I was amazed at how much we’d climbed on our ‘recovery’ day, four days earlier as we coasted endlessly down the ATV trails, dirt roads, and the last couple miles of pavement. I actually got the hangries a few miles out…but resisted eating.

We were greeted with a full breakfast buffet. $10 per person included coffee. Three plates of french toast, eggs, bacon, and potatoes later, and several cups of coffee, we leaned back, ‘That was the correct life choice.’


We loaded the bikes with minimal food and even less water and started down the North Umpqua trail. It’s an IMBA epic ride, voted best trail by BIKE magazine, etc, etc. I can understand why. It was perfect bikepacking steepness and tech.


Deep forests, weeping walls with springs shooting out, endless creeks. Pretty amazing.


Our goal for the day was the Umpqua hot springs. We hadn’t read the full description that said they were busy on weekends, and being a beautiful Sunday afternoon, we found full on hippy-ville. From the looks of it, many people make the remote-ish trailhead their long-term home. School buses. Vans. Trucks.


The springs were the most spectacular of this trip so far. Perched high on a cliffside overlooking the river, several deep pools had been carved into the rock. Swimming was done in both birthday suits and swim suits. There were kids and adults. Girls and boys. Weed and patchoulli.
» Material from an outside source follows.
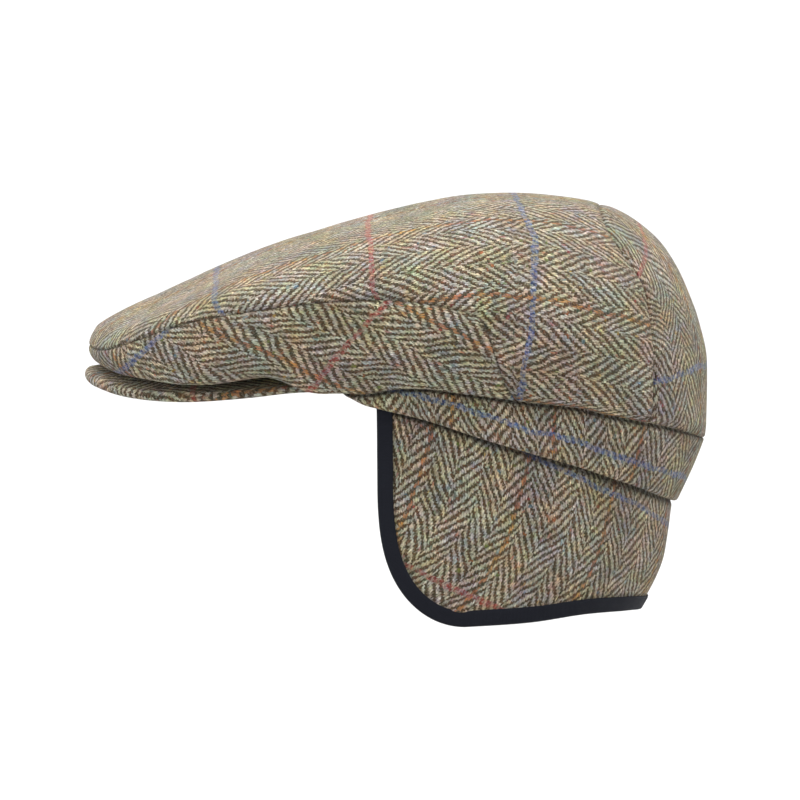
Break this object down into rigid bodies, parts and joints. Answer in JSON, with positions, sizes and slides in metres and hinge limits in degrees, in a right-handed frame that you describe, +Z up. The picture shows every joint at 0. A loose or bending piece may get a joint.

Drum circles and guitars.


I’m glad places like this still exist in the world.

While we were tempted to camp and soak again in the morning, we feared the post-dark campfire drum circle and general debauchery that tends to occur with that many people camping in one spot, so we rolled on.

Riding with no agenda, no finishing time goal, and nowhere to be is my favorite type of late evening riding. We took a little detour to visit Tokatee Falls and saw the most impressive selfie-stick pose session *ever*.


And now, we’re camped just off the trail in the middle of an abandoned dirt road. The road surface is too hard to drive stakes in, so we did an A+ half-assed tent set-up. It should be fine. There’s no a breath of wind or a cloud in the sky. This is how bike touring should be.